Barry Munitz, chancellor of the California State University System and vice chairman of the commission, said at the Dec. 4 meeting, “Unless colleges take specific actions to reduce their costs, we are at risk of another price surge,” the Chronicle of Higher Education reported. “This is no time for colleges to relax,” Munitz said.
USA Today, meanwhile, quoted another commission member, Robert Burns, a political science professor at South Dakota State University, as saying, “A university is not a General Motors. There are costs you cannot escape.”
Among sections of the now-shelved draft report quoted in the Chronicle of Higher Education:
— “Public anxiety about how to pay for college expenses is extremely high. However, the general public understands very little about college costs or prices.
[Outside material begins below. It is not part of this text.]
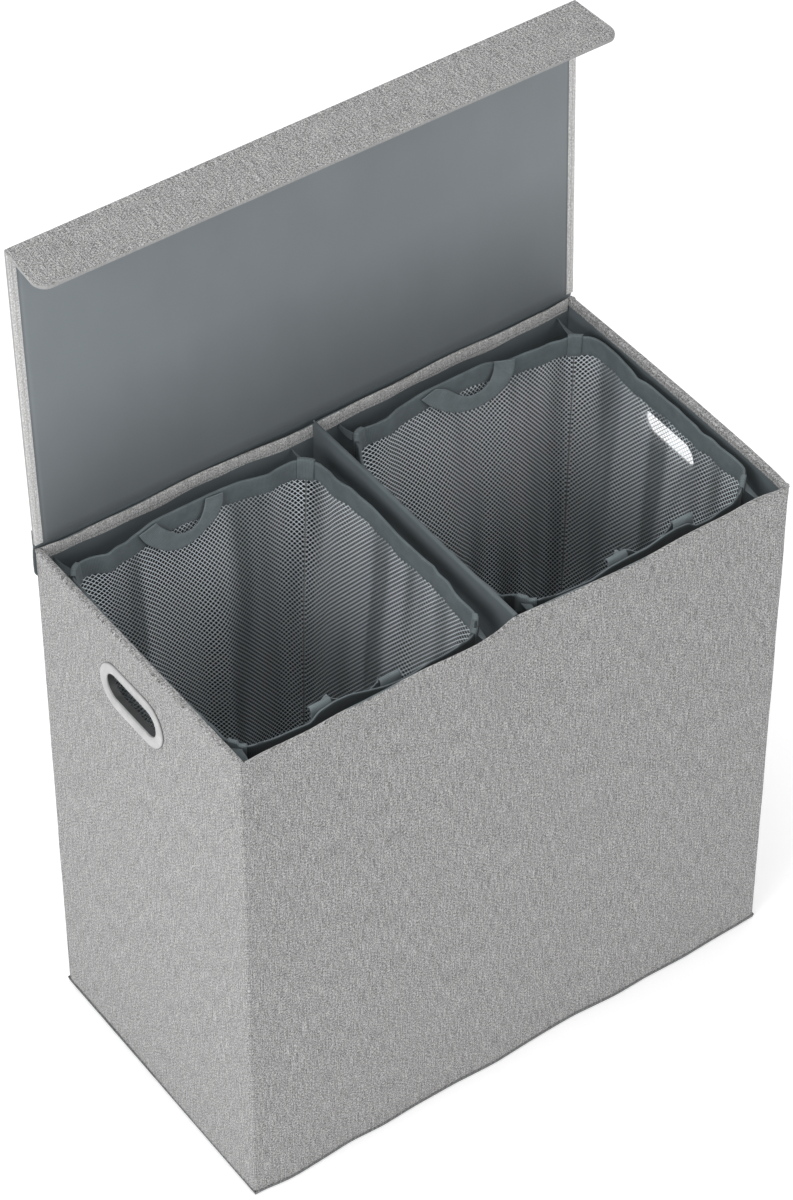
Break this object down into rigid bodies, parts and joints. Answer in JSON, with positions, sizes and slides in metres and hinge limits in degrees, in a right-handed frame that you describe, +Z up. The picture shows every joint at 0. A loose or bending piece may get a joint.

In particular, members of the public are inclined to overstate substantially the sticker price of various kinds of colleges, while understating the amount of financial aid available.”
— “Three-quarters of all full-time undergraduate students attend four-year colleges that charge less than $8,000 a year in tuition, about what a decent used car would cost.”
According to the Chronicle of Higher Education, Republican leaders in Congress plan to challenge rising tuition costs during deliberations on reauthorizing the Higher Education Act next year.
Diskey, of the House Committee on Education and the Workforce staff, told Baptist Press, “It seems the higher the costs go, the more the federal government is asked to pump into the educational system, but we don’t feel that every increase should be passed along to the taxpayer or the American family.”
Troutt was appointed to the commission by Senate Majority Leader Trent Lott, R.-Miss., and elected chairman during the commission’s first meeting, Aug. 11 in Washington.
Making up the commission are individuals appointed by the following: three by the speaker of the House, two by the minority leader of the House, three by the Senate majority leader, two by the Senate minority leader and one by the secretary of education.